Французы не были единственной причиной беспокойства Раглана. Министры правительства пребывали в состоянии ничем не подкреплённого оптимизма. Ещё в начале сентября Чарльз Гревилль заявил на заседании кабинета, что "он совсем не доволен действиями Раглана, которого многие считают слишком педантичным и старомодным". Теперь же все в один голос превозносили заслуги командующего. Один из его прежних недоброжелателей, который перед сражением на Альме требовал чуть ли не отдать генерала под суд, выступил в палате общин с предложением наградить лорда орденом Подвязки. Герцог Ньюкаслский написал Раглану бодрое послание, в котором поздравил его с Рождеством и пожелал в следующем году вернуться с почестями в благодарное отечество. "Смелость совершённого армией флангового манёвра можно сравнить только с решительностью его выполнения, - писал он в другом письме, - её величество поздравляет Вас с мастерски выполненным ночным переходом армии".

Лорд Хардиндж писал, что "трудно преувеличить всеобщее восхищение продемонстрированными Вами во всех операциях умением, решительностью и храбростью. Мастерский марш во фланг противнику, в результате которого армию, артиллерию и флот удалось привести в Балаклаву, на кратчайшее расстояние от Севастополя, взаимодействие с силами флота - всё это примеры блестящего проведения величайших военных операций современности". Правительство, в самом деле, не видело никаких причин для беспокойства. А трудности "только докажут всей Европе, что стены Севастополя не более неприступны для британского оружия, чем вершины Альмы".
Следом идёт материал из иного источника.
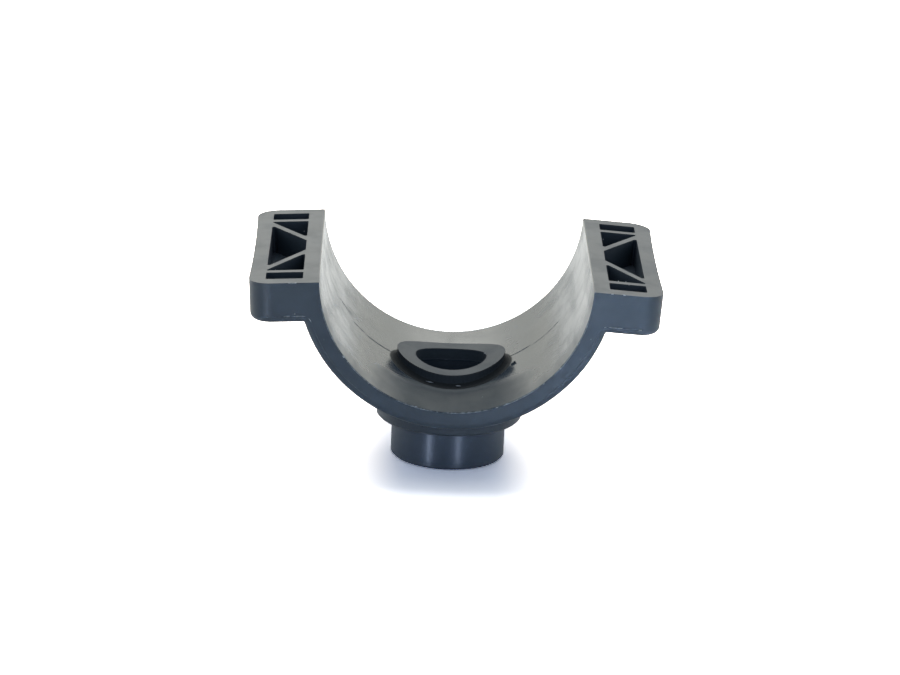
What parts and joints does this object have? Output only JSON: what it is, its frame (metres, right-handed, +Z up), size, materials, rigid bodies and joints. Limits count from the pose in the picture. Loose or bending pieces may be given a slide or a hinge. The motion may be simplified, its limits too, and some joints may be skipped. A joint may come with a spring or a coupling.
{
  "type": "tapping saddle half",
  "caption": "Outlet half of a plastic tapping saddle: half-round pipe seat with a raised collar, hollow ribbed clamping flanges and a solvent-weld outlet socket.",
  "frame": {"origin": "where the axis of the pipe in the seat crosses the axis of the outlet, at half the saddle's length", "axes": "+Y along the pipe, +X across the two clamping flanges, +Z up out of the open side of the seat; the outlet points down, -Z"},
  "size_m": [0.0956, 0.064, 0.0507],
  "materials": {
    "grey_pvc": "satin dark slate grey, as moulded"
  },
  "bodies": {
    "root": {"saddle_half": "grey_pvc"}
  },
  "joints": []
}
23 октября Раглан отвечал на все эти поздравления, выражения благодарности и доверия. Он прилагал к ним послание своего переводчика Чарльза Кэттли, который прежде был британским консулом в Керчи. В нём Кэттли пытался объяснить, насколько холодными бывают зимы в Крыму: "Можно ожидать ураганных ветров, проливных дождей, снега и пронизывающих холодов. А один раз в несколько лет случаются настоящие "русские морозы", когда рука человека, коснувшаяся металла, примерзает к нему". Эти слова были пророческими, но на них не обратили внимания. "И в заключение моего письма, - писал Раглан, - мне хотелось бы подчеркнуть, что армия нуждается в отдыхе. Хотя ей и не пришлось совершать долгих маршей, люди устали. Непосильной задачей стало даже ежедневное добывание воды и дров. Очень даёт себя знать здешний климат: холера всё ещё не побеждена".